The fate of Oedipus and Jocasta

   The fates of Oedipus and Jocasta are the same in all versions of the myth. There are however, a few differences. In Homer's version of the myth, as well as in Oedipus Tyrannus, Jocasta committed suicide immediately after finding out that she had married her son. She perished "by her own hand", "hanging by the neck in a twisted noose of swinging cords".10 However, in Euripides' The Phoenissae, Jocasta continued to reside in the palace while suffering from the woes that were passed to her and her sons from Oedipus. She committed suicide much later, after her sons killed each other in conflict.

   Meanwhile, Oedipus blinded himself in all versions of the myth. He was no longer the saviour of Thebes; rather, an outcast who had committed terrible crimes, albeit inadvertently. In The Phoenissae, Jocasta tells the audience that Oedipus was put behind bars within the palace, and away from the public. He was to be forgotten. However, he resented that, and cursed his sons and prayed that they would be against each other. Towards the end of the play, he was banished and went into exile with his daughter, Antigone. Sophocles also presents the same fate for Oedipus in Oedipus Tyrannus. The difference is that, in Oedipus Tyrannus he goes immediately into exile after discovering his crimes. Exile was a well-known punishment for political prisoners as well as those convicted of murder in many ancient Greek city-states. Therefore, Oedipus' fate reflects the fate of a criminal. Sophocles' other play, Oedipus at Colonus, tells the rest of Oedipus' story and his sorrowful end. Oedipus found himself at Colonus, an unfamiliar city, led by his daughter Antigone. A blind old man filled with sorrow, he decided Colonus would be his resting place.

A painting of oedipus and antigone

Oepidus and Antigone by Charles Jalabert (1842)

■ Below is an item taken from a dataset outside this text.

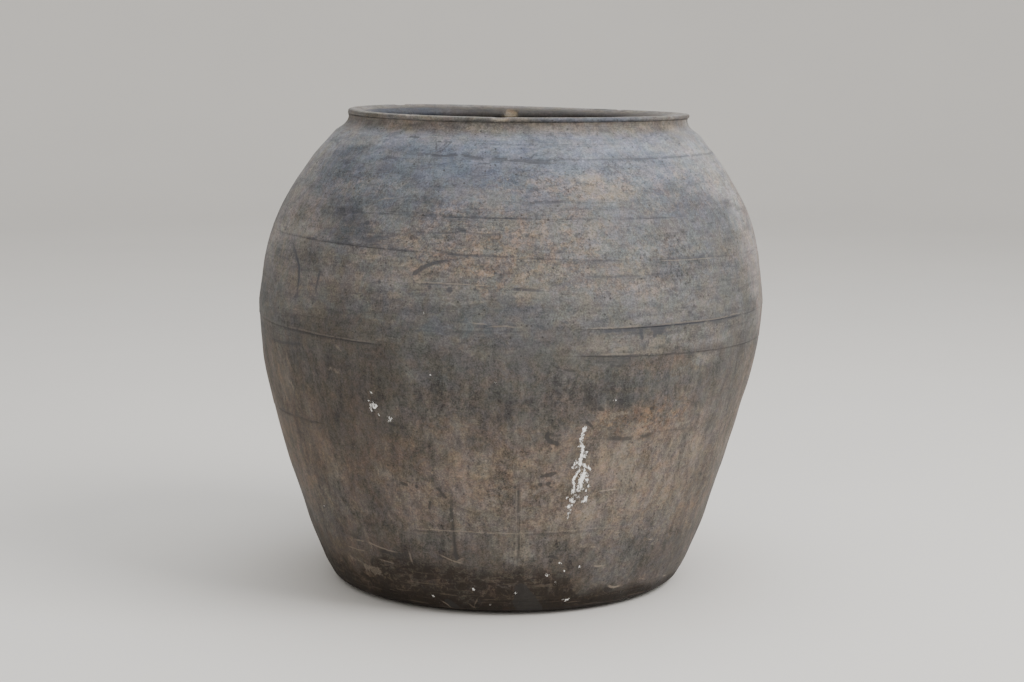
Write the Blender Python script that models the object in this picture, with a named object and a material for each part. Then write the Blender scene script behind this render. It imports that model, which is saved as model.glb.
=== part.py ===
# Large hand-built clay storage jar, modelled as the potter's own sections:
# a slab base, coil courses scarfed one onto the next, a neck collar and a lip.
# Metres, +Z up. The jar stands on z = 0 and its front faces -Y.

import math

import bpy
import bmesh
from mathutils import Vector

for old in list(bpy.data.objects):
    bpy.data.objects.remove(old, do_unlink=True)

# ---------------------------------------------------------------- dimensions
JAR_HEIGHT = 0.460          # mean height of the lip, an 18 inch water jar
GAP = 0.0003                # clearance between two sections
SEGMENTS = 48               # facets round the jar

# Outside radius of the wall at each height, foot to collar.
WALL_PROFILE = [
    (0.0000, 0.1675), (0.0160, 0.1765), (0.0370, 0.1860), (0.0600, 0.1950),
    (0.0860, 0.2030), (0.1380, 0.2195), (0.1840, 0.2320), (0.2300, 0.2425),
    (0.2550, 0.2457), (0.2760, 0.2470), (0.2990, 0.2452), (0.3220, 0.2414),
    (0.3450, 0.2355), (0.3680, 0.2267), (0.3870, 0.2165), (0.4050, 0.2048),
    (0.4190, 0.1947), (0.4300, 0.1853), (0.4400, 0.1765), (0.4600, 0.1570),
]
WALL_LOW = 0.014            # wall thickness near the foot
WALL_HIGH = 0.011           # wall thickness at the shoulder
HEEL_EXTRA = 0.010          # clay smeared into the inside corner of the base
HEEL_HEIGHT = 0.034
BASE_THICKNESS = 0.016
SCARF = 0.010               # how far each scarf joint climbs through the wall

# Outside height of each joint line at the front, and how much it drops
# from the centre to the right-hand side as the coil was laid.
JOINT_FOOT = (0.0860, 0.0000)
JOINT_LOWER = (0.1810, -0.0030)
JOINT_BELLY_UNDER = (0.2565, 0.0095)
JOINT_BELLY_OVER = (0.2780, 0.0010)
JOINT_SHOULDER_1 = (0.3135, 0.0090)
JOINT_SHOULDER_2 = (0.3405, 0.0090)
JOINT_SHOULDER_3 = (0.3735, 0.0030)
COLLAR_FOOT = 0.4400

LEAN = 0.0110               # the jar leans to the right by this much at the lip
SHIFT = -0.0040             # puts the middle of the leaning jar over the origin
RIM_DROP = 0.0021           # the lip is lower on the right
RIM_TWIST = 0.0009          # and waves a little round its ring
RIM_WAVE = 0.0003


# ---------------------------------------------------------------- helpers
def wall_radius(z):
    """Outside radius at height z: a smooth curve through WALL_PROFILE."""
    rows = WALL_PROFILE
    if z <= rows[0][0]:
        return rows[0][1]
    last = len(rows) - 1
    for i in range(last):
        if z <= rows[i + 1][0] or i == last - 1:
            break
    z0, r0 = rows[i]
    z1, r1 = rows[i + 1]

    def slope(k):
        a = max(k - 1, 0)
        b = min(k + 1, last)
        return (rows[b][1] - rows[a][1]) / (rows[b][0] - rows[a][0])

    h = z1 - z0
    t = (z - z0) / h
    return ((2 * t**3 - 3 * t**2 + 1) * r0 + (t**3 - 2 * t**2 + t) * h * slope(i)
            + (-2 * t**3 + 3 * t**2) * r1 + (t**3 - t**2) * h * slope(i + 1))


def wall_thickness(z):
    t = min(max(z / 0.40, 0.0), 1.0)
    heel = HEEL_EXTRA * max(0.0, 1.0 - z / HEEL_HEIGHT) ** 2
    return WALL_LOW + (WALL_HIGH - WALL_LOW) * t + heel


def outside(z):
    return (wall_radius(z), z)


def inside(z):
    """The point of the inner face square behind the outside point at z."""
    step = 0.002
    dr = wall_radius(z + step) - wall_radius(z - step)
    length = math.hypot(dr, 2 * step)
    t = wall_thickness(z)
    return (wall_radius(z) - t * 2 * step / length, z + t * dr / length)


def place(r, z, angle):
    """Section point (r, z) turned to an angle, with the lean and rim warp."""
    share = min(max((z / JAR_HEIGHT - 0.75) / 0.25, 0.0), 1.0) ** 2
    lift = share * (-RIM_DROP * math.cos(angle) + RIM_WAVE * math.cos(2 * angle)
                    - RIM_TWIST * math.sin(2 * angle))
    lean = SHIFT + LEAN * (z / JAR_HEIGHT) ** 2
    return Vector((r * math.cos(angle) + lean, r * math.sin(angle), z + lift))


def material(name, colour, roughness):
    mat = bpy.data.materials.new(name)
    mat.use_nodes = True
    shader = mat.node_tree.nodes["Principled BSDF"]
    shader.inputs["Base Color"].default_value = (*colour, 1.0)
    shader.inputs["Roughness"].default_value = roughness
    shader.inputs["Metallic"].default_value = 0.0
    mat.diffuse_color = (*colour, 1.0)
    return mat


def finish(name, bm, mat):
    bmesh.ops.recalc_face_normals(bm, faces=bm.faces)
    mesh = bpy.data.meshes.new(name)
    bm.to_mesh(mesh)
    bm.free()
    mesh.materials.append(mat)
    ob = bpy.data.objects.new(name, mesh)
    bpy.context.scene.collection.objects.link(ob)
    return ob


def ring_solid(name, section_at, mat):
    """Sweep a closed section once round the jar."""
    bm = bmesh.new()
    rings = []
    for k in range(SEGMENTS):
        angle = 2 * math.pi * k / SEGMENTS
        rings.append([bm.verts.new(place(r, z, angle)) for r, z in section_at(angle)])
    count = len(rings[0])
    for k in range(SEGMENTS):
        here, there = rings[k], rings[(k + 1) % SEGMENTS]
        for i in range(count):
            j = (i + 1) % count
            bm.faces.new((here[i], here[j], there[j], there[i]))
    return finish(name, bm, mat)


def joint_height(joint, angle):
    middle, drop = joint
    return middle - drop * math.cos(angle)


def course(name, low, high, steps, mat):
    """One coil course between two slanting scarf joints."""
    def section(angle):
        if low is None:
            z_low = BASE_THICKNESS + GAP
            climb_low = None
        else:
            z_low = joint_height(low, angle)
            across = wall_thickness(z_low)
            z_low += GAP * math.hypot(1.0, SCARF / across)
            climb_low = z_low + SCARF
        if high is None:
            z_high, climb_high = COLLAR_FOOT, COLLAR_FOOT
        else:
            z_high = joint_height(high, angle)
            climb_high = z_high + SCARF
        outer = [outside(z_low + (z_high - z_low) * i / steps) for i in range(steps + 1)]
        if climb_low is None:
            heel = (wall_radius(z_low) - wall_thickness(z_low), z_low)
            inner = [heel, inside(0.026), inside(0.040)]
            start = 0.062
        else:
            inner = []
            start = climb_low
        rest = steps if climb_low is not None else steps - 1
        inner += [inside(start + (climb_high - start) * i / rest) for i in range(rest + 1)]
        return outer + inner[::-1]
    return ring_solid(name, section, mat)


# ---------------------------------------------------------------- finishes
soot_clay = material("Soot dark clay", (0.040, 0.034, 0.030), 0.82)
brown_clay = material("Grey brown clay", (0.105, 0.090, 0.076), 0.80)
grey_clay = material("Smoke grey clay", (0.120, 0.112, 0.104), 0.78)
slate_clay = material("Slate grey clay", (0.088, 0.095, 0.104), 0.74)
collar_clay = material("Brown collar clay", (0.125, 0.100, 0.080), 0.80)
lip_clay = material("Worn lip clay", (0.105, 0.102, 0.100), 0.70)

# ---------------------------------------------------------------- base slab
bm = bmesh.new()
slab_section = [(0.1635, 0.0), (0.1680, 0.0022), (0.1715, 0.0065),
                (wall_radius(BASE_THICKNESS), BASE_THICKNESS)]
slab_rings = []
for k in range(SEGMENTS):
    turn = 2 * math.pi * k / SEGMENTS
    slab_rings.append([bm.verts.new(place(r, z, turn)) for r, z in slab_section])
for k in range(SEGMENTS):
    here, there = slab_rings[k], slab_rings[(k + 1) % SEGMENTS]
    for i in range(len(slab_section) - 1):
        bm.faces.new((here[i], there[i], there[i + 1], here[i + 1]))
bm.faces.new([ring[0] for ring in reversed(slab_rings)])
bm.faces.new([ring[-1] for ring in slab_rings])
finish("base_slab", bm, soot_clay)

# ---------------------------------------------------------------- wall courses
course("foot_course", None, JOINT_FOOT, 4, soot_clay)
course("lower_course", JOINT_FOOT, JOINT_LOWER, 4, brown_clay)
course("middle_course", JOINT_LOWER, JOINT_BELLY_UNDER, 3, brown_clay)
course("belly_band", JOINT_BELLY_UNDER, JOINT_BELLY_OVER, 2, grey_clay)
course("upper_belly_course", JOINT_BELLY_OVER, JOINT_SHOULDER_1, 2, grey_clay)
course("lower_shoulder_course", JOINT_SHOULDER_1, JOINT_SHOULDER_2, 2, grey_clay)
course("middle_shoulder_course", JOINT_SHOULDER_2, JOINT_SHOULDER_3, 2, grey_clay)
course("upper_shoulder_course", JOINT_SHOULDER_3, None, 5, slate_clay)

# ---------------------------------------------------------------- neck collar
foot_out = outside(COLLAR_FOOT)
foot_in = inside(COLLAR_FOOT)
run = math.hypot(foot_out[0] - foot_in[0], foot_out[1] - foot_in[1])
lift_r = -(foot_out[1] - foot_in[1]) / run * GAP
lift_z = (foot_out[0] - foot_in[0]) / run * GAP
collar_section = [
    (foot_out[0] + lift_r, foot_out[1] + lift_z),
    (0.1712, 0.4438), (0.1668, 0.4482), (0.1649, 0.4525), (0.1645, 0.4560),
    (0.1535, 0.4462), (0.1538, 0.4415), (0.1590, 0.4372),
    (foot_in[0] + lift_r, foot_in[1] + lift_z),
]
ring_solid("neck_collar", lambda angle: collar_section, collar_clay)

# ---------------------------------------------------------------- rim lip
lip_section = [
    (0.1643, 0.4563), (0.1660, 0.4566), (0.1665, 0.4580), (0.1655, 0.4598),
    (0.1630, 0.4600), (0.1560, 0.4583), (0.1475, 0.4558), (0.1445, 0.4530),
    (0.1450, 0.4485), (0.1485, 0.4450), (0.1528, 0.4447), (0.1533, 0.4465),
]
ring_solid("rim_lip", lambda angle: lip_section, lip_clay)
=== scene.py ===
# %% [markdown]
# # A large hand-built clay storage jar
# The jar is one of those big smoke-darkened water jars that a potter builds from coils of clay on a flat
# slab, beats and scrapes into a round body, and finishes with a short collar and a wide lip. Its sections
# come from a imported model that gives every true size. This lesson builds each section again as a fine
# mesh with the marks of the hand in it, and then gives it the look of old, unglazed, smoked clay.

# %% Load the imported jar
import bpy
import math
import numpy as np
from mathutils import Matrix, Vector


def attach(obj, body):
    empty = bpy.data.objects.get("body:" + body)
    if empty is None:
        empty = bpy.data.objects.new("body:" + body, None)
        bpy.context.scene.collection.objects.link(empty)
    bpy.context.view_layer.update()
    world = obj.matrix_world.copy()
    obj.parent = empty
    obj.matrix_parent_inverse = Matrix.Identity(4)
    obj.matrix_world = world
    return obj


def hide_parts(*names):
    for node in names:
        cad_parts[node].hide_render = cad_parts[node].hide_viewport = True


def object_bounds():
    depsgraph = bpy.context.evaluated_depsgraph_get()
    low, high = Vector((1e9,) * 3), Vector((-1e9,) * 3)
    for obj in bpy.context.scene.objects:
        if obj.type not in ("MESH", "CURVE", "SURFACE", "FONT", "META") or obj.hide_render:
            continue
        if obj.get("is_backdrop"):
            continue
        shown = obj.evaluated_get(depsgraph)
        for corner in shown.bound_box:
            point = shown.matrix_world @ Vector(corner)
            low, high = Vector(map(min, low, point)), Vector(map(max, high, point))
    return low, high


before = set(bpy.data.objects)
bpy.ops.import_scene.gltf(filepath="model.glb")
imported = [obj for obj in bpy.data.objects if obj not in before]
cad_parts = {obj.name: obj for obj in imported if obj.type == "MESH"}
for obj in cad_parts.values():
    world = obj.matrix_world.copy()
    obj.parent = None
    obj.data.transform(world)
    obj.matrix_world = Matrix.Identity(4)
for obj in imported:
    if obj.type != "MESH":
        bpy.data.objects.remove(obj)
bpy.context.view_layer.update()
print("packed sections:", sorted(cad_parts))

# %% [markdown]
# So a small helper clears the selection before each new piece. Another one makes a finished mesh
# smooth, but keeps its true corners.

# %% Two small helpers
def clear_selection():
    if bpy.context.object and bpy.context.object.mode != "OBJECT":
        bpy.ops.object.mode_set(mode="OBJECT")
    bpy.ops.object.select_all(action="DESELECT")


def smooth_but_keep_corners(piece, corner=50):
    clear_selection()
    piece.select_set(True)
    bpy.context.view_layer.objects.active = piece
    bpy.ops.object.shade_smooth_by_angle(angle=math.radians(corner))


clear_selection()
print("selected now:", len(bpy.context.selected_objects))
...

   The myth of Oedipus underwent many variations as it served different functions. In Homer's epic, The Odyssey, the fate of Oedipus was intended to be a moral message about how to not take the throne. While he would have been received by the ancient Greeks as sinful because of his actions, he would also have been perceived as a tragic hero, whose actions were determined by the gods. He was a man who was predestined to suffer. This is nowhere more evident than in the tragic plays written by Euripides and Sophocles, which were created to astound and entertain the audience. As such, they heavily dramatised Oedipus' fate, and depicted him as a tragic hero. Despite the variations, the myth of Oedipus is undeniably fascinating and tragic.